The problem is not simply that the futures market is inherently pernicious. It is the logic of finance that has taken hold of the commodity markets that has made the market a hunting ground for finance in its continual search for new prey. The futures markets have become compromised, both as a mechanism of price discovery and means of insurance against price volatility, by the frenetic forays of finance to exploit every speculative opportunity.

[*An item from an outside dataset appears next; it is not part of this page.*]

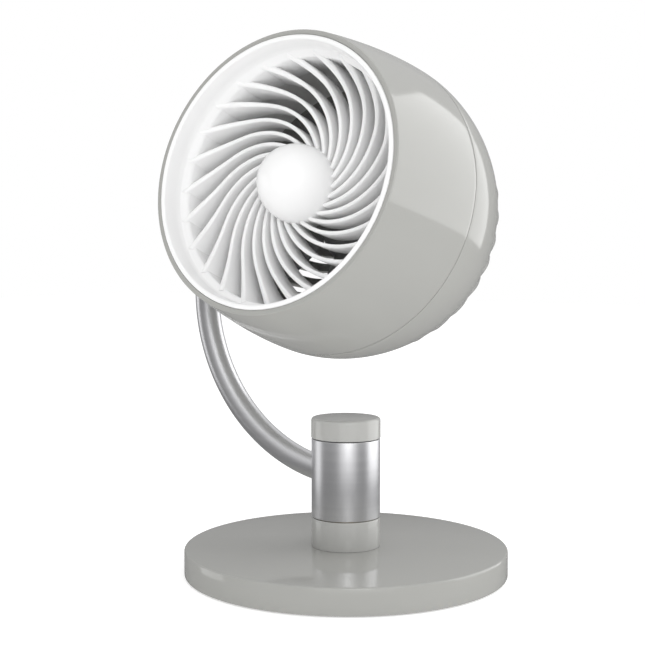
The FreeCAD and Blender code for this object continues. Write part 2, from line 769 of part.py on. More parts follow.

Futures trading has been promoted in India as enabling small farmers to benefit from high prices and sidestep the rapacious middlemen-traders, and become a player in a more globally integrated market. With the growing dominance of global investors in these futures markets, the middlemen – who would tend to enter the futures market primarily as hedgers (even while fleecing small farmers who supply the grain) – would get swamped by global investors seeking speculative returns. The spike in prices as a result of this speculation, however, need not translate into higher earnings for small farmers, who could continue to sell to the middlemen at low distress sale prices. Nor do they lead to higher levels of investment in agriculture in the absence of necessary infrastructural and related support to small farmers. While global agro-industrial capital has been engaging in a renewed land grab, in particular in Africa, for global institutional investors it is more profitable and easier to play with commodity index funds rather than in direct investment in agricultural production.

The tragedy is that this gamble on food and commodity prices is depriving more than a billion hungry and impoverished families of access to food and grain.